* **What to work on**: Report, as a bare number, how many lines contain the string "json".

* **Recorded data**:
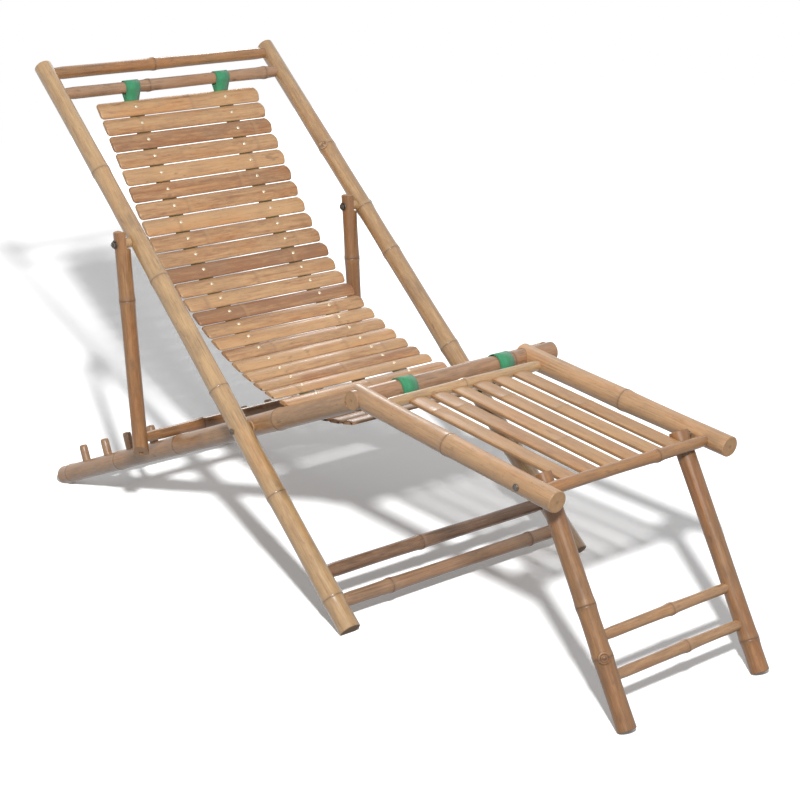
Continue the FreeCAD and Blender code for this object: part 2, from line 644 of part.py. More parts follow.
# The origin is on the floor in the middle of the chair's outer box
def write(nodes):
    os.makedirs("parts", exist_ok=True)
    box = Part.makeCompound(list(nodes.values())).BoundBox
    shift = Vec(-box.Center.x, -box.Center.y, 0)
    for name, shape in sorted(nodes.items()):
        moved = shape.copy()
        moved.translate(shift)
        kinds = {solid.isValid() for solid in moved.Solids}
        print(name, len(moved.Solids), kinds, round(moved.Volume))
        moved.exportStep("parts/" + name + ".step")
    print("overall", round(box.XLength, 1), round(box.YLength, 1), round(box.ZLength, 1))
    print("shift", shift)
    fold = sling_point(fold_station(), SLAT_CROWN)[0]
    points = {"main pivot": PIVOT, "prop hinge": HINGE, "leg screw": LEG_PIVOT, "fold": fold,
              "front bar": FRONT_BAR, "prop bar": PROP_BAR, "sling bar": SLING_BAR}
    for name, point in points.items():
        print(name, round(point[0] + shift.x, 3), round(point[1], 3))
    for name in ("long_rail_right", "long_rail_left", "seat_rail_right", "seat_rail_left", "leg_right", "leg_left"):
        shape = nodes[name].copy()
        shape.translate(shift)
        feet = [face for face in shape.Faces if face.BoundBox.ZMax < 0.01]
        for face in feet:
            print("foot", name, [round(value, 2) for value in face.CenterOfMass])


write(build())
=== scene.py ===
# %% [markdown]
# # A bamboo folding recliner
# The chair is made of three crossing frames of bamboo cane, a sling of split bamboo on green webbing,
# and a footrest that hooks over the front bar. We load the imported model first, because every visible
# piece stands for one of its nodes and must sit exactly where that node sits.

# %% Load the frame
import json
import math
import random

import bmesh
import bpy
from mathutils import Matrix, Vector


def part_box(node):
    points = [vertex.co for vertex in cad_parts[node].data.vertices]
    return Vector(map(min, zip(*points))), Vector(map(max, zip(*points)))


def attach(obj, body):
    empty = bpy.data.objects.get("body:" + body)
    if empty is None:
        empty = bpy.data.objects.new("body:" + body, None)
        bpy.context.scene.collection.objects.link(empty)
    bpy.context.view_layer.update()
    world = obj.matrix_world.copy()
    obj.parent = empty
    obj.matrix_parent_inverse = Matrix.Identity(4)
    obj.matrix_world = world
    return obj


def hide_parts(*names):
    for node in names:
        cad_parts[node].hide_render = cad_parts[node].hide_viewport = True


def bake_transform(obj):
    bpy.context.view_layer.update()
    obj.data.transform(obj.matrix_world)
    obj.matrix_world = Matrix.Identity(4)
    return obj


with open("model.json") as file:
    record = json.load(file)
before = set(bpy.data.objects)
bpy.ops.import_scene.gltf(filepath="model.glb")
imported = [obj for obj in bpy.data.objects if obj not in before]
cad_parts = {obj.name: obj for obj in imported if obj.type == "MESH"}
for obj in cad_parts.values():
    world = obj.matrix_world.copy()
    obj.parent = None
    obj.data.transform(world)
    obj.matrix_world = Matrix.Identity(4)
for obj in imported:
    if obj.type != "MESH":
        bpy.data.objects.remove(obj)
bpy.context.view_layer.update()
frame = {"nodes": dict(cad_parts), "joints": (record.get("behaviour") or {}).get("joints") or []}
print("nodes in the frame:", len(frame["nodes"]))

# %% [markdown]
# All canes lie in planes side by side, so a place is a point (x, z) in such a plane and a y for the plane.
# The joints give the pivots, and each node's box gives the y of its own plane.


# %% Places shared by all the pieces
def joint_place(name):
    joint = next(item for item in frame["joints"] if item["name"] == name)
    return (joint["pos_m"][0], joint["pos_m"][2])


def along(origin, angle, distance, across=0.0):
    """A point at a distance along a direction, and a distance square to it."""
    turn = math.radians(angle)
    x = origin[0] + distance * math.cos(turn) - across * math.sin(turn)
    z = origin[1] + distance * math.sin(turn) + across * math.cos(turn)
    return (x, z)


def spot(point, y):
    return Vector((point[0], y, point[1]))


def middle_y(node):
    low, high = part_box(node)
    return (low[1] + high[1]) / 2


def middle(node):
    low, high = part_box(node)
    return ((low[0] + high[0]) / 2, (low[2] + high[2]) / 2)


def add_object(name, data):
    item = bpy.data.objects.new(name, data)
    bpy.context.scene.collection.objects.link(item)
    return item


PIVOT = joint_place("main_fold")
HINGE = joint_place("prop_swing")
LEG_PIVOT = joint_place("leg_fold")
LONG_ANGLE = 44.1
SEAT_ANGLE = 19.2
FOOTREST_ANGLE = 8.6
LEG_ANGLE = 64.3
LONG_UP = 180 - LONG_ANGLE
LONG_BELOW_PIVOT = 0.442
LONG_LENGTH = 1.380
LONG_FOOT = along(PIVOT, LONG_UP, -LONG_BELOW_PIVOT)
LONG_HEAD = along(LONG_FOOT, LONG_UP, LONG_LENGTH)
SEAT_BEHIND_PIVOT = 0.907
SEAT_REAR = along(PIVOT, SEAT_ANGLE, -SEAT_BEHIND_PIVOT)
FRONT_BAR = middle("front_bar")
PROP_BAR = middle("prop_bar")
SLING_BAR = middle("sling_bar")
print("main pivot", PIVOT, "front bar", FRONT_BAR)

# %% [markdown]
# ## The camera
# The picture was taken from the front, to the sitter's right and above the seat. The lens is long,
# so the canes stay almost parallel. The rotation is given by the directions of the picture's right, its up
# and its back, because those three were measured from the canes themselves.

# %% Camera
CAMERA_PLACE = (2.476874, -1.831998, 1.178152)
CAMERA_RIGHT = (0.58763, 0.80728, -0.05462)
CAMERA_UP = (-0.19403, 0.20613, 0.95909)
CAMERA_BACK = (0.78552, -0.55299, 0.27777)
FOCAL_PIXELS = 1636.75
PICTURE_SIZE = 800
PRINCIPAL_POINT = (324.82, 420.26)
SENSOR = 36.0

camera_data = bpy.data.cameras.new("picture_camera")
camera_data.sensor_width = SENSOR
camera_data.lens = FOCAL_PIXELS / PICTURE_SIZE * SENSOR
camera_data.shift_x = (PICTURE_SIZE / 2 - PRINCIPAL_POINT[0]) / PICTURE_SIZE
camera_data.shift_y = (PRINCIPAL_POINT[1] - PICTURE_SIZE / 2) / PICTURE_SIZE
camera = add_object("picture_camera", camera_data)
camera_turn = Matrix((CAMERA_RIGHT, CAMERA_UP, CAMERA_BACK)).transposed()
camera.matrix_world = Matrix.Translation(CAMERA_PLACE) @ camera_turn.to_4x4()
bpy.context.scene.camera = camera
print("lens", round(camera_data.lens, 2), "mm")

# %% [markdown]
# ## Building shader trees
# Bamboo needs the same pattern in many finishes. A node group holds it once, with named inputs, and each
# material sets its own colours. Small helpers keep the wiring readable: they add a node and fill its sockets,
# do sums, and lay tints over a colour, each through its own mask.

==

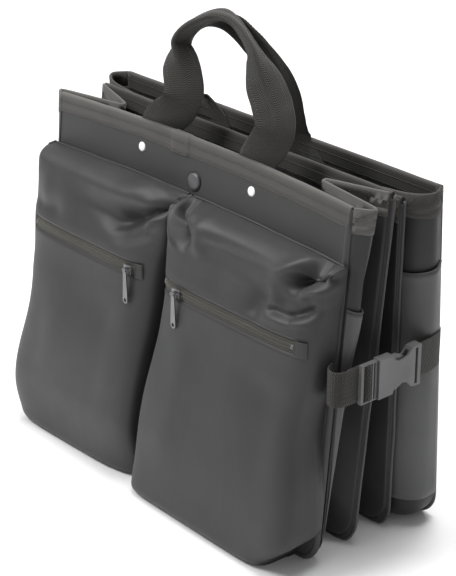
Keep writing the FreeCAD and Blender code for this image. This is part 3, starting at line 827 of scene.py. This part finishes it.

---

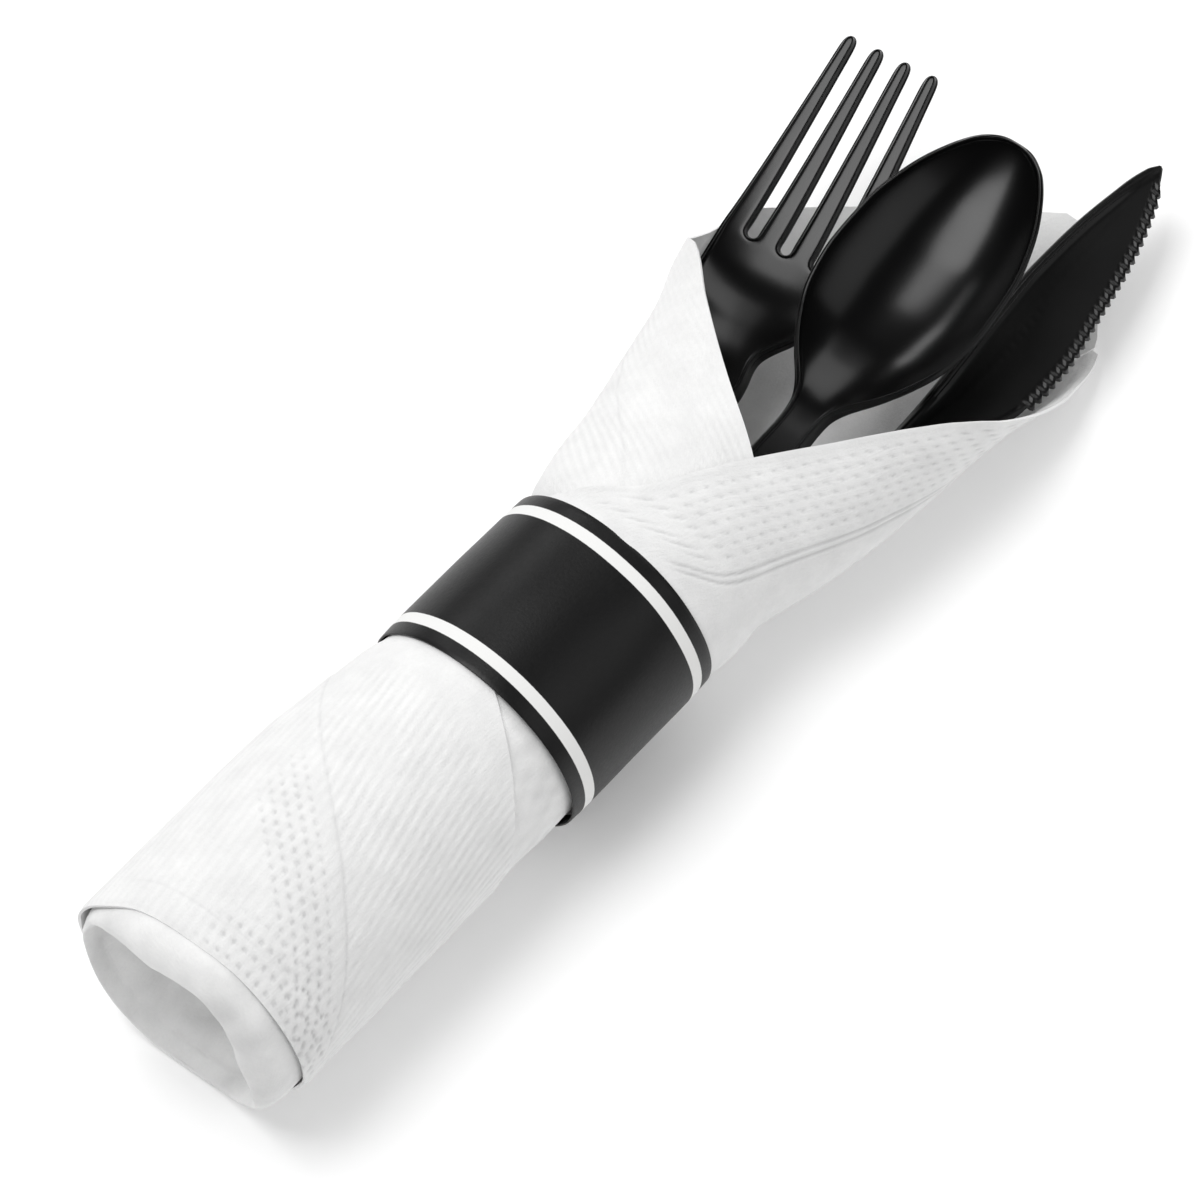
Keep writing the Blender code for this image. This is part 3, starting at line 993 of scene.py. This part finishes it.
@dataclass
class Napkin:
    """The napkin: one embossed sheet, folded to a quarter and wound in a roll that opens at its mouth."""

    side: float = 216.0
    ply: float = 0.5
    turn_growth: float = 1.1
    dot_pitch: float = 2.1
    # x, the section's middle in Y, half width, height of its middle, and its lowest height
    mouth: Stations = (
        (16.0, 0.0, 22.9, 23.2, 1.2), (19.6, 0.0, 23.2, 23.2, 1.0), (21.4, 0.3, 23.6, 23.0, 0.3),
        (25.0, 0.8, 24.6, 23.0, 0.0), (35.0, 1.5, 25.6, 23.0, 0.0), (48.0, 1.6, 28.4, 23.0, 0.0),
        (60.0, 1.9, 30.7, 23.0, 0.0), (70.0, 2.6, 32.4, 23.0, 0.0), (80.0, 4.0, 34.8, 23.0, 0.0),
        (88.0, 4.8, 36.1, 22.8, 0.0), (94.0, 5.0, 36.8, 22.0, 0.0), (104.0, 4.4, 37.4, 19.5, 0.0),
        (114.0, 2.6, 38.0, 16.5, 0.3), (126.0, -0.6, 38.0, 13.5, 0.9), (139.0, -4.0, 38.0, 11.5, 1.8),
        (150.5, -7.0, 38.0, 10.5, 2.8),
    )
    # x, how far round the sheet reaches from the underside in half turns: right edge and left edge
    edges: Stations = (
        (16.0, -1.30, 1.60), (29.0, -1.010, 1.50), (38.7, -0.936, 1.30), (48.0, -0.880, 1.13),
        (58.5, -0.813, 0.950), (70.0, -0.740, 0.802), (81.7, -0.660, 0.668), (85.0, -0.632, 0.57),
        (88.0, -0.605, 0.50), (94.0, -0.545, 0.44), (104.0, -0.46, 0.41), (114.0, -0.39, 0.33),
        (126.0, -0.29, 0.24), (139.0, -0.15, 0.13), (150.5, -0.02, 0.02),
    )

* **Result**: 3